B2B Vs. B2C Sales

B2B Vs. B2C Sales- Diving Deeper Into Their Operational Differences

Many SDRs who switch to B2B sales after working in B2C face challenges exclusive to the B2B sector. These two sectors function very differently and often include contrasting tactics. That’s why it’s important to map the fundamental differences between these two sectors so that SDRs can prepare themselves to be a great fit in B2B sales. 

B2B and B2C sales in a nutshell

In the most elementary terms, B2B sales occur when a business sells a product or service to another business. No direct selling to consumers happens here. However, in B2C sales, a business sells directly to consumers, so establishing branding and an emotional connection with customers becomes essential. There are several points where B2B and B2C overlap in terms of ideologies and other times when the approaches followed in both sectors are poles apart. Let’s explore some of these critical features of B2B and B2C sales and understand the differences. 

B2B Vs. B2C sales

Following are the differences between these two sectors:

Basic strategy 

The B2B area has a ‘snipe and kill’ approach which means that the quality of prospects matters more than the quantity. The customer approach strategy is pretty nuanced here because targeted moves are made. Before pitching, attention is paid to customer preferences, history, and other relevant parameters. 

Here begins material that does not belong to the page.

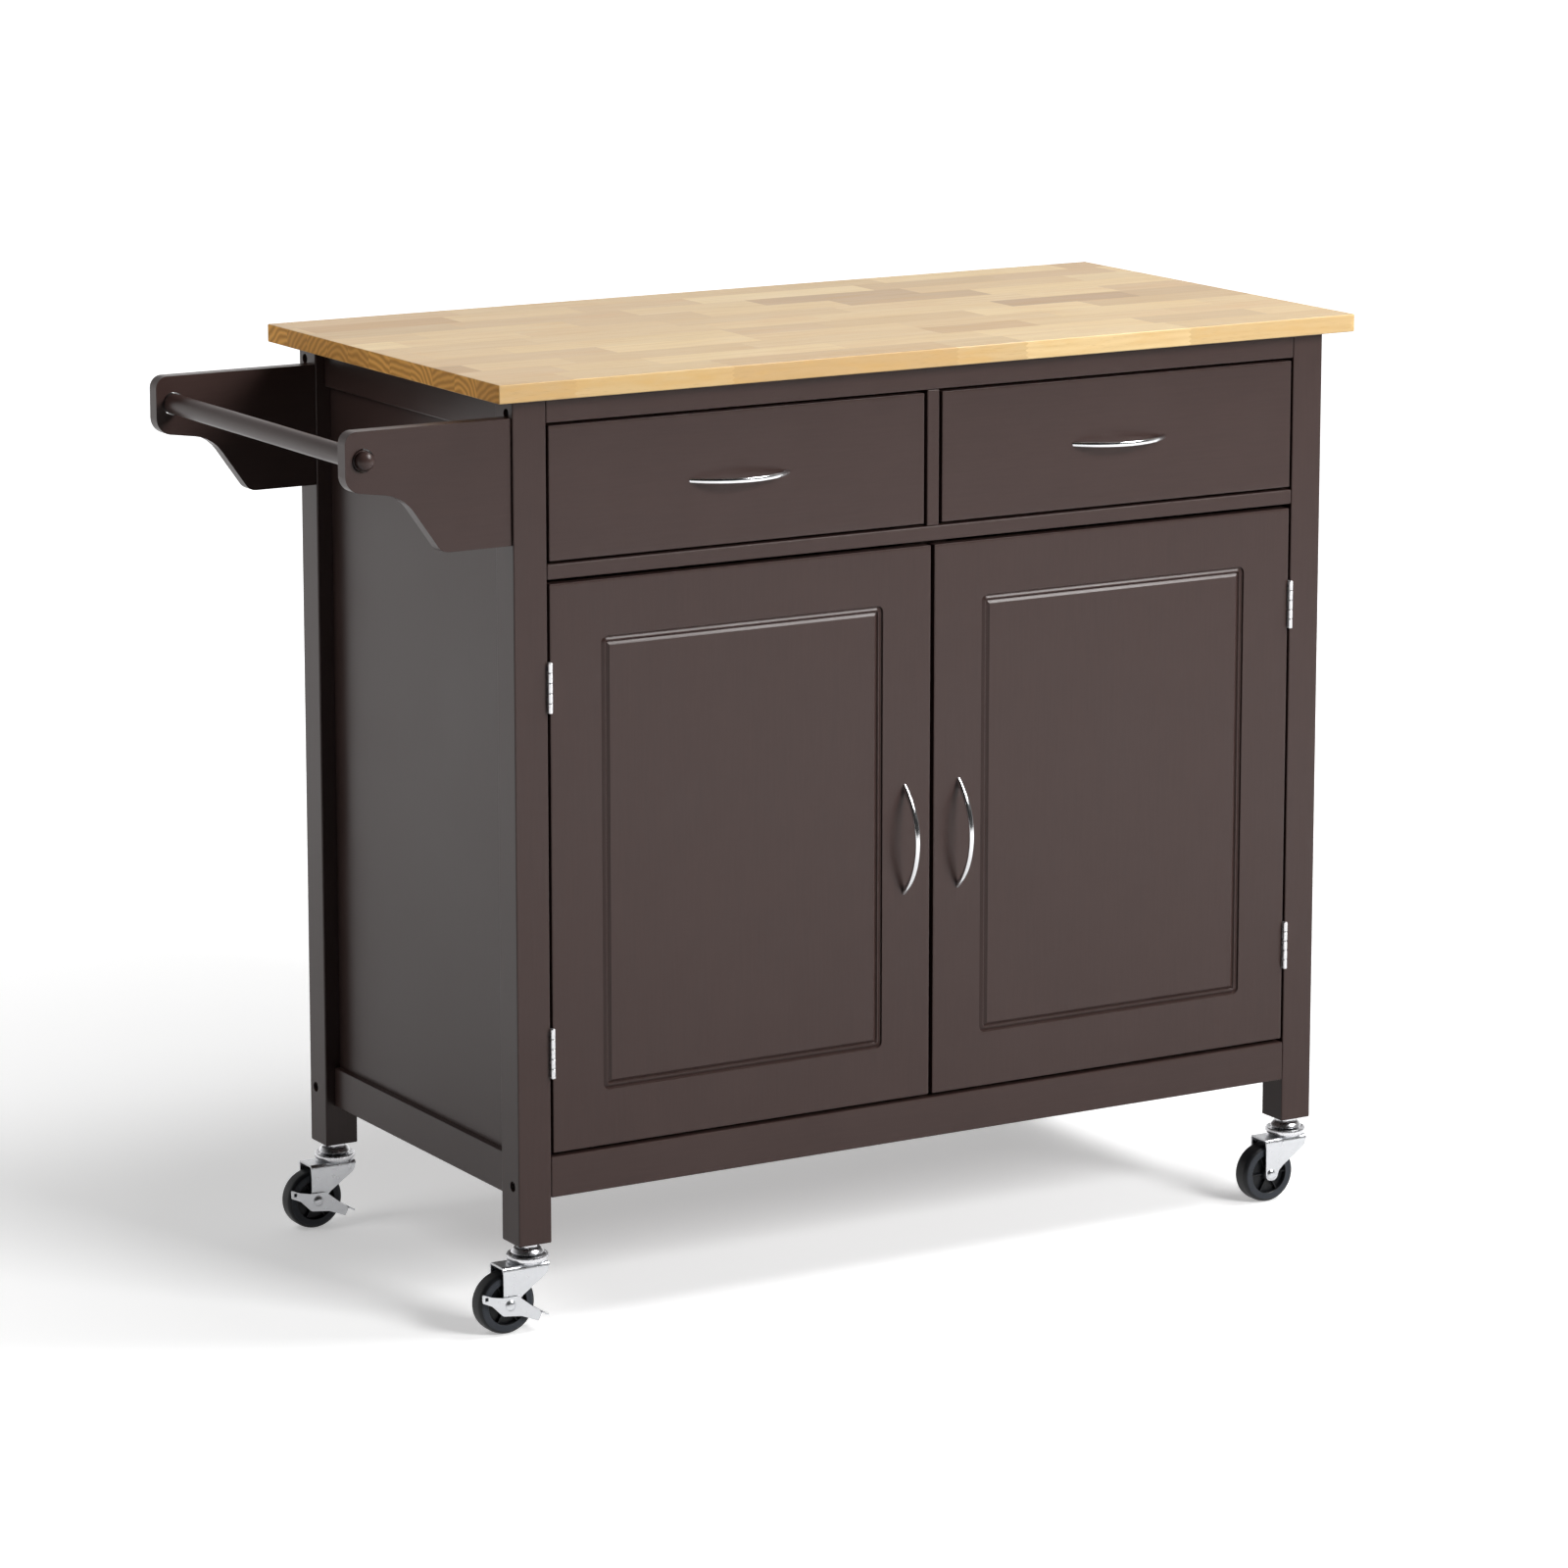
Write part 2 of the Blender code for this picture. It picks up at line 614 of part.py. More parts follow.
def fork_mesh(rivet_seat):
    """The swivelling half: the lower race, a folded fork and the axle, whose heads lie rivet_seat out."""
    half = FORK_WIDTH / 2
    back, top = AXLE.x - 0.0065, FORK_TOP
    outline = rounded([
        (back, top, 0.003),
        (back, AXLE.z - 0.0065, 0.0064),
        (AXLE.x + 0.0063, AXLE.z - 0.0065, 0.006),
        (AXLE.x + 0.0095, AXLE.z + 0.003, 0.004),
        (AXLE.x + 0.0145, AXLE.z + 0.0080, 0),
        (0.0122, 0.0600, 0.003),
        (0.0145, top, 0),
    ], math.radians(30))
    fork = prism(outline, "Y", -half, half)
    inside = half - FORK_WALL
    throat = box((back - 0.01, -inside, 0), (0.03, inside, top - FORK_WALL))
    race = turned([
        (0.010, top - 0.0005), (0.0165, top - 0.0005), (0.0165, RACE_LOW),
        (RACE_RADIUS, RACE_LOW), (RACE_RADIUS, RACE_HIGH - 0.001),
        (RACE_RADIUS - 0.001, RACE_HIGH), (0.010, RACE_HIGH),
    ], 24, True)
    plug = rod(0.0105, top - 0.001, RACE_HIGH - 0.0001, 16)
    bore = rod(KINGPIN_BORE_RADIUS, top - 0.02, RACE_HIGH + 0.01, 16)
    seat = half + rivet_seat
    axle = turned([
        (0, -seat - 0.0018), (RIVET_RADIUS - 0.0012, -seat - 0.0018), (RIVET_RADIUS, -seat),
        (AXLE_RADIUS, -seat), (AXLE_RADIUS, seat),
        (RIVET_RADIUS, seat), (RIVET_RADIUS - 0.0012, seat + 0.0018), (0, seat + 0.0018),
    ], 16, False, "Y")
    shell = carve(fork, cut=[throat])
    shell = carve(shell, add=[race, plug])
    return carve(shell, add=[moved(axle, AXLE)], cut=[bore])


def wheel_mesh():
    """A tyre on a hub with a sunk web, turned round Y through its own middle."""
    half, hub = WHEEL_WIDTH / 2, HUB_WIDTH / 2
    side = [
        (AXLE_BORE_RADIUS, hub), (0.0075, hub), (0.0075, half - 0.0050), (0.0225, half - 0.0050),
        (0.0232, half), (0.0278, half), (WHEEL_RADIUS, half - 0.0025),
    ]
    mirrored = [(radius, -along) for radius, along in side[::-1]]
    return turned(side + mirrored, 32, True, "Y")


def lever_mesh():
    """A brake lever round the axle: a cheek outside each fork leg and a pedal that joins them."""
    half = FORK_WIDTH / 2 + GAP
    outline = rounded([
        (-0.0300, 0.0150, 0.001), (-0.0295, 0.0065, 0.001), (-0.0195, 0.0020, 0.004),
        (-0.0080, -0.0095, 0.006), (0.0120, -0.0120, 0.008), (0.0300, -0.0195, 0.001),
        (0.0345, -0.0105, 0.001), (0.0255, -0.0055, 0.004), (0.0080, 0.0085, 0.008),
        (-0.0080, 0.0085, 0.004), (-0.0200, 0.0110, 0.003),
    ], math.radians(30))
    near = prism(outline, "Y", -half - LEVER_WALL, -half)
    far = prism(outline, "Y", half, half + LEVER_WALL)
    pedal = [(0.0312, -0.0088), (0.0410, -0.0142), (0.0405, -0.0158), (0.0325, -0.0116), (0.0318, -0.0105)]
    web = prism(pedal, "Y", -half - LEVER_WALL, half + LEVER_WALL)
    hole = turned([(0, -0.03), (0.0029, -0.03), (0.0029, 0.03), (0, 0.03)], 16, False, "Y")
    peg = box((-0.0268, -0.03, 0.0085), (-0.0238, 0.03, 0.0115))
    return carve(near, add=[far, web], cut=[hole, peg])


def make_casters(cart, zinc, rubber):
    stem, wheel, lever = stem_mesh(), wheel_mesh(), lever_mesh()
    forks = {True: fork_mesh(LEVER_WALL + 2 * GAP), False: fork_mesh(0)}
    for side, x in (("left", POST / 2), ("right", WIDTH - POST / 2)):
        for end, y in (("front", POST / 2), ("back", DEPTH - POST / 2)):
            braked = side == "left"
            corner = f"{end}_{side}"
            floor = Vector((x, y, 0))
            place(f"caster_stem_{corner}", stem.copy(), zinc, cart, floor)
            swivel = pivot(f"caster_{corner}_swivel", floor, cart)
            place(f"caster_fork_{corner}", forks[braked].copy(), zinc, swivel, floor)
            axle = pivot(f"caster_{corner}_axle", floor + AXLE, swivel)
            place(f"caster_wheel_{corner}", wheel.copy(), rubber, axle, floor + AXLE)
            if braked:
                place(f"caster_brake_{corner}", lever.copy(), zinc, axle, floor + AXLE)


def main():
    clear_scene()
    cart = bpy.data.objects.new("cart", None)
    bpy.context.scene.collection.objects.link(cart)
    cart["carcass"] = (0, 0, 0)
    cart.location = -MIDDLE
    paint = finish("espresso_paint", ESPRESSO, 0.42)
    butcher_block = finish("butcher_block", RUBBERWOOD, 0.45)
    drawer_wood = finish("drawer_wood", DRAWER_WOOD, 0.6)
    chrome = finish("chrome", CHROME, 0.12, 1.0)
    zinc = finish("zinc_plate", ZINC, 0.32, 1.0)
    rubber = finish("black_rubber", BLACK_RUBBER, 0.55)
    plastic = finish("brown_plastic", BROWN_PLASTIC, 0.5)
    make_top(cart, butcher_block)
    make_posts(cart, paint)
    make_rails(cart, paint)
    make_panels(cart, paint)
    make_boards(cart, paint, drawer_wood)
    make_catch(cart, plastic)
    leaves = hinge_meshes()
    for side in (-1, 1):
        make_drawer(side, cart, paint, drawer_wood, chrome)
        make_door(side, cart, paint, chrome, leaves)
    make_towel_rail(cart, paint)
    make_casters(cart, zinc, rubber)


main()
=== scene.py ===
# %% [markdown]
# # A rolling butcher block table
#
# This lesson dresses a finished model of a kitchen cart: a glued wooden top on a dark painted
# cabinet with two drawers, two doors, a towel rail and four swivel casters. The sizes and the
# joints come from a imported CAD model, called the frame. Everything here is laid over that frame in
# the same coordinates, so a new piece goes exactly where the CAD solid it stands for already is.

# %% Load the frame
import math

import bmesh
import bpy
from mathutils import Matrix, Vector


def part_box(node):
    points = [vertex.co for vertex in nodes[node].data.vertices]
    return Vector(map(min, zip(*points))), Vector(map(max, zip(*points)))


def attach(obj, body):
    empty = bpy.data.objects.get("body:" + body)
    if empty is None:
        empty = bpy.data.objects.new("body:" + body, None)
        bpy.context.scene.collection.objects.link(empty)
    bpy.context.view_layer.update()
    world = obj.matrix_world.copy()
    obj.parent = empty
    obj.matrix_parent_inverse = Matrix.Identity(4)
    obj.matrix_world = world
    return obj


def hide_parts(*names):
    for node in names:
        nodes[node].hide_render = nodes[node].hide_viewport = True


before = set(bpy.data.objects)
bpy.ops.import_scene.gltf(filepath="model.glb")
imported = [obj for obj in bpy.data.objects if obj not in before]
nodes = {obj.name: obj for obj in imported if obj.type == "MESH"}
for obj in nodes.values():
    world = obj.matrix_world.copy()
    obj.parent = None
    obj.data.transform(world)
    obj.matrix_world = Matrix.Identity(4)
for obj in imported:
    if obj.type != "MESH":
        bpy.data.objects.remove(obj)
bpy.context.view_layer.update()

# %% [markdown]
# The cabinet was drawn from the outer front corner of its left front post. That corner is read
# from the frame, so every length below can be given as a cabinet maker would measure it: x to the
# right along the front, y back from the face of the posts, z up from the floor.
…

On the contrary, the B2C sector has more of a ‘spray and pray’ approach due to its sheer number of prospects. The conversion rate is much lower here, with more emphasis on the quantitative aspect. The strategy is very general and rarely personalised. The only factor determining conversion rate is the number of people receiving pitches or demos. 

Market and deal sizes

The B2B sector has large enough markets; however, the size is in no way comparable to B2C markets. The average deal size in this sector is high, though. In B2C, the average deal value is much lower than in B2B, and the market size is significantly larger than in B2B because it includes all of India’s significant sectors, like EdTech and Data Science.

B2B Vs. B2C Sales

Decision-making tiers

Usually, one or two members are involved in taking a call about a major decision like rebranding or acquisition in B2C. However, B2B is complex because it needs multiple-layered approvals. When there are a lot of stakeholders, making any major shift becomes tricky because convincing every decision-maker is no easy task. In some cases, there’s also legal involvement, making things even more matted. 

Also Read: 5 Actionable Tips For Building An Optimised LinkedIn Profile

Velocity and value sales

In B2C, velocity sales are followed, meaning the goal is to reach out to as many people as possible. Getting stuck with one prospect is not common in B2C. Going through as many prospects and capturing as much of the market as possible becomes the driving factor here. Consistently focusing on the velocity aspect is unique to the B2C domain. Hence, focusing on a standard pitch works fine because the magic lies in increasing the reach and keeping it up daily.  

However, in the B2B space, things happen differently. The focus is dead set on value delivery. The product or service sold should satisfy at least one of the two purposes- increasing revenue or lowering business costs. Things can get challenging here because ‘value’ carries different meanings for different people, even for a similar context. So, understanding the customer and delivering according to that will work every time. An SDR’s skills and wit takes center stage in B2B sales. So, SDRs have to work on their pitches and demos more meticulously. Every move should explain how we add value to the prospect’s business. 

Parallels between B2B & B2C sales

While there are several points of difference between these two, there are certain areas where the approach followed by SDRs in both sectors goes hand in hand. Here’s a list we created:

  • Greeting failures– In sales, the typical response rates are often close to 1%. So, SDRs need to learn from their failures but, at the same time, not let these hold them back. 
  • Being proactive– In sales, the right thing at the right time can give the right rewards. So, being proactive and utilising one’s presence of mind becomes an irreplaceable factor. 
  • Improving visibility on LinkedIn: This is categorically directed towards the B2B sector. LinkedIn functions as the currency of the B2B sector. So, being creative and learning constantly helps improve your visibility on LinkedIn and build better networks for opportunities to flow in.
  • Discipline– It can never be stressed enough that discipline is the number one ingredient needed to create a successful sales career. Sometimes, the only way to meet the targets is to keep at it. There are no shortcuts; the sooner an SDR understands this, the smoother their sales career will be.

Final Words

We hope you’ve got a good grasp on the areas where B2C and B2B sales approach overlap and where they don’t. It’s crucial to know that most B2C products are self-served, and sales mostly happen via an app or website. But, in B2B, that’s not the case; hence the product should be straightforward in creating value and solving a current prospect problem. However, a higher quality product with better personalisation comes with a higher ticket size. As the ticket size increase, so do the complexities. Hence, the takeaway is that B2B and B2C have to deal with their own challenges and find creative ways to navigate them.